Триумфальный успех «Ифигении» и победа Расина над своими злосчастными конкурентами, победа двойная – и с помощью властей, и в мнений зрителей – отнюдь не охладила в сердцах театральных поэтов пыла соперничества, разве что загнала его вглубь на время. И, конечно, не прибавила симпатий к победителю – Расину. В 1676 году Великому Корнелю исполнилось семьдесят, и Людовик преподнес ему поистине королевский подарок: устроил в Версале настоящий «корнелевский фестиваль», в ходе которого были представлены «Цинна», «Смерть Помпея», «Гораций», «Серторий», «Эдип» и «Родогуна». Успех этих спектаклей при дворе напоминал былые торжества корнелевской музы. Но король, при всех знаках благосклонности к старому мастеру, не позаботился о том, чтобы имя его было восстановлено в списке пенсионеров. А восторги – увы! – слишком отдавали посмертной славой, венком, принесенным к подножию памятника. Корнель и сам это чувствовал и в стихах, обращенных по этому случаю к королю, пытался привлечь внимание монарха к тому обстоятельству, что он еще жив, что он работает, что его новые творения, быть может, только считаются – и напрасно – бледнее прежних и что ему, как любому из живущих, нужны ободрение и милости, даже в самом прозаическом смысле.
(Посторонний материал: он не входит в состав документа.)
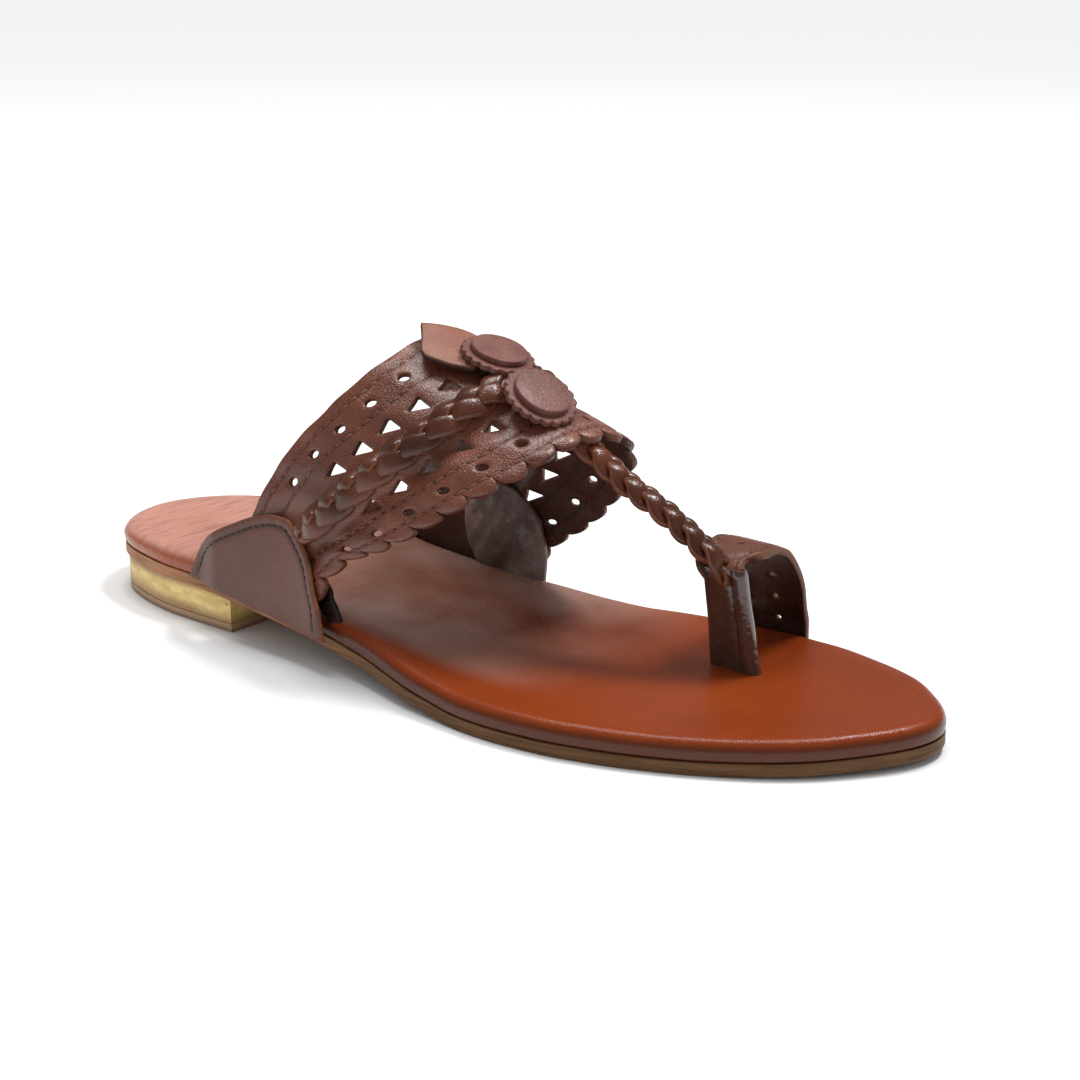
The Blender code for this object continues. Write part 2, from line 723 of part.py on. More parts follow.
def make_sole():
    edge = 0.4 * MM
    top = OUTSOLE_THICK
    slab("outsole", SOLE_LEATHER, [
        (same(edge), underside),
        (same(0), over(underside, edge)),
        (same(0), over(underside, top - edge)),
        (same(edge / 2), over(underside, top)),
    ])
    block_top = over(underside, -GAP)
    slab("heel_block", WOOD, [
        (same(HEEL_SET_IN), same(LIFT_THICK + GAP)),
        (same(HEEL_SET_IN), block_top),
    ], HEEL_LENGTH, 16)
    slab("top_lift", LIFT_RUBBER, [
        (same(HEEL_SET_IN + edge), same(0)),
        (same(HEEL_SET_IN), same(edge)),
        (same(HEEL_SET_IN), same(LIFT_THICK)),
    ], HEEL_LENGTH, 16)


def make_footbed():
    """Padded insole; its edge bulges out over the heel and is rounded above."""
    def heel(x):
        return np.clip(1 - x / HEEL_OVERHANG_RUN, 0, 1) ** 1.5

    def ring(share_in, rise, swell):
        def inset(x):
            wide = FOOTBED_ROUND * (1 + 0.9 * heel(x))
            return wide * share_in - HEEL_OVERHANG * heel(x) * swell
        return inset, lambda x: seat(x) + FOOTBED_THICK * rise

    footbed = slab("footbed", TAN_LEATHER, [
        ring(0.25, 0.0, 0.0),
        ring(0.0, 0.22, 0.7),
        ring(0.0, 0.50, 1.0),
        ring(0.22, 0.76, 1.0),
        ring(0.62, 0.94, 1.0),
        ring(1.25, 1.0, 1.0),
    ])
    bm = bmesh.new()
    bmesh.ops.create_cube(bm, size=1)
    size = (POST_WIDTH + 2 * GAP, POST_THICK + 2 * GAP, 3 * FOOTBED_THICK)
    bmesh.ops.scale(bm, vec=size, verts=bm.verts)
    slot = finish("post_slot_form", bm, TAN_LEATHER)
    slot.location = (POST_PLACE[0] * LENGTH, POST_PLACE[1] * BALL_WIDTH, OUTSOLE_THICK + FOOTBED_THICK)
    combine(footbed, slot, "DIFFERENCE")


def main():
    for old in list(bpy.data.objects):
        bpy.data.objects.remove(old)
    make_sole()
    make_footbed()
    make_upper()
    make_wing("wing_lateral", -1)
    make_wing("wing_medial", 1)
    make_flap()
    on_braid = BAND_THICK + BRAID_HEIGHT + GAP
    make_rosette("rear", REAR_ROSETTE, on_braid, 0)
    drop = DISC_SIZE / 2 * math.sin(math.radians(FRONT_ROSETTE_LEAN))
    make_rosette("front", FRONT_ROSETTE, on_braid + DISC_THICK + GAP - drop, FRONT_ROSETTE_LEAN)
    for made in bpy.data.objects:
        made.location -= CENTRE


main()
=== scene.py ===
# %% [markdown]
# # A right kolhapuri sandal
# This lesson dresses a measured sandal in real-looking leather. The measured model gives the size and
# the place of every piece. The lesson cuts each strap as a flat leather pattern, forms it over the
# same last, sews it, braids it and gives it its finish.
#
# The toe points along +X, the outer side is -Y, the inner side is +Y and the floor is z = 0.

import math

import bpy
import numpy as np
from mathutils import Matrix, Vector
from mathutils.geometry import delaunay_2d_cdt
from mathutils.kdtree import KDTree


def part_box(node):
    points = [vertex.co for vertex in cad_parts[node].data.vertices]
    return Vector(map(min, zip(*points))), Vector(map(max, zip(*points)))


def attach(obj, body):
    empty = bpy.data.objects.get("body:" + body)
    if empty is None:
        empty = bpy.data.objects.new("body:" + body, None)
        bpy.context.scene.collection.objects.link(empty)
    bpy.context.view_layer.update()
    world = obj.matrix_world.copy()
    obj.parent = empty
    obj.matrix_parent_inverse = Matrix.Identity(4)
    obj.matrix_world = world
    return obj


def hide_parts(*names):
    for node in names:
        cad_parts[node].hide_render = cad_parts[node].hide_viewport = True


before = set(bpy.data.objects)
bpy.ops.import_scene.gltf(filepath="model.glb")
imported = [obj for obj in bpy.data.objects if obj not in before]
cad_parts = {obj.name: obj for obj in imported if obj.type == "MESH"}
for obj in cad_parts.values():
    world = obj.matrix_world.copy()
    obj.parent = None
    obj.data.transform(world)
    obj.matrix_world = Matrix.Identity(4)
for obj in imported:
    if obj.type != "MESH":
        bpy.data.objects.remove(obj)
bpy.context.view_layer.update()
print("measured pieces:", ", ".join(sorted(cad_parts)))

# %% [markdown]
# ## The shoe's own sizes
# All sizes are real ones in metres, the same that the measured model was drawn with. The sole's back
# end and its outer side tell where the maker's zero lies, so that nothing has to be fitted by eye.

# %% Sizes of the sole and the last
MM = 0.001
GAP = 0.3 * MM
LENGTH, BALL_WIDTH = 255 * MM, 90 * MM
HEEL_RISE, TOE_SPRING, SPRING_START = 10.8 * MM, 1.7 * MM, 0.80
OUTSOLE_THICK, FOOTBED_THICK, FOOTBED_ROUND = 3.0 * MM, 5.3 * MM, 2.4 * MM
HEEL_OVERHANG, HEEL_OVERHANG_RUN = 0.4 * MM, 45 * MM
HEEL_LENGTH, HEEL_SET_IN, LIFT_THICK = 64 * MM, 0.8 * MM, 2.4 * MM
INSTEP_HEIGHT, VAMP_HEIGHT, INSTEP_AT, VAMP_AT = 81 * MM, 62.5 * MM, 0.4235, 0.6235
LAST_LATERAL, LAST_MEDIAL, LAST_LEAN = 36 * MM, 31 * MM, 3 * MM
NARROW_FROM, NARROW_RUN, ARCH_POWER = 0.412, 0.196, 2.3

OUTLINE = (  # share of the length from the heel, outer and inner half width as shares of the ball width
    (0.00, 0.000, 0.000), (0.02, 0.172, 0.155), (0.05, 0.253, 0.238), (0.10, 0.311, 0.304),
    (0.16, 0.344, 0.338), (0.25, 0.353, 0.338), (0.35, 0.368, 0.308), (0.45, 0.416, 0.312),
    (0.55, 0.486, 0.371), (0.65, 0.518, 0.449), (0.70, 0.508, 0.471), (0.76, 0.470, 0.481),
    (0.82, 0.408, 0.473), (0.88, 0.320, 0.429), (0.93, 0.218, 0.364), (0.97, 0.092, 0.262),
    (1.00, -0.098, 0.098),
)
ARCH = (  # share of the length, then the underside's height as a share of the heel's rise
    (0.00, 0.970), (0.12, 1.000), (0.18, 0.985), (0.25, 0.880), (0.35, 0.650), (0.50, 0.325),
    (0.56, 0.130), (0.62, 0.000), (1.00, 0.000),
)


def column(table, n):
    return [row[n] for row in table]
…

А для поклонников Корнеля, среди которых было немало друзей семейства Манчини, эта «корнелевская ретроспектива» стала новым поводом вздохнуть о былом величии французского трагического театра как о сокровище, растраченном незадачливыми наследниками.

Но не одно только воспоминание о Корнеле тревожило с таким трудом завоеванную и остававшуюся такой хрупкой репутацию Расина. Правда, мало кто отваживался в те годы вступать с ним в прямое соперничество. Два с половиной года, протекшие между премьерами «Ифигении» и «Федры», почти не принесли новых трагедий других авторов. И все же смельчаки находились. Едва ли не самым заметным из них был Жак Прадон. Он успел уже поставить на сцене Бургундского отеля две свои пьесы – «Пирама и Тисбу» в 1674 году и «Тамерлана» в 1676. Трагедия о Пираме и Тисбе имела не очень шумный, но вполне определенный успех. А вот «Тамерлан» провалился. Кто-то находил в этой пьесе прямой плагиат из Расина; кто-то позднее намекал, что Расин приложил руку к ее провалу. Сам Прадон таких обвинений не выдвигал, имени Расина не произносил. Но в том, что некий заговор против его «Тамерлана» существовал, был уверен, а к Расину, добившемуся той славы, той степени признания, которая для него пока что была лишь недостижимой мечтой, питал откровенную неприязнь и горечь – естественные чувства неудачника к баловню судьбы. И он решился на неслыханный шаг – бросить вызов этому самодержавному властителю французской сцены, одновременно с ним сочинив трагедию на один и тот же сюжет. Он не ссылался, как сторонники Корнеля в истории с «Береникой», на приказ высокопоставленной особы, не отговаривался, как Леклерк с «Ифигенией», неведением относительно истинных замыслов Расина. Он вступал в открытый бой.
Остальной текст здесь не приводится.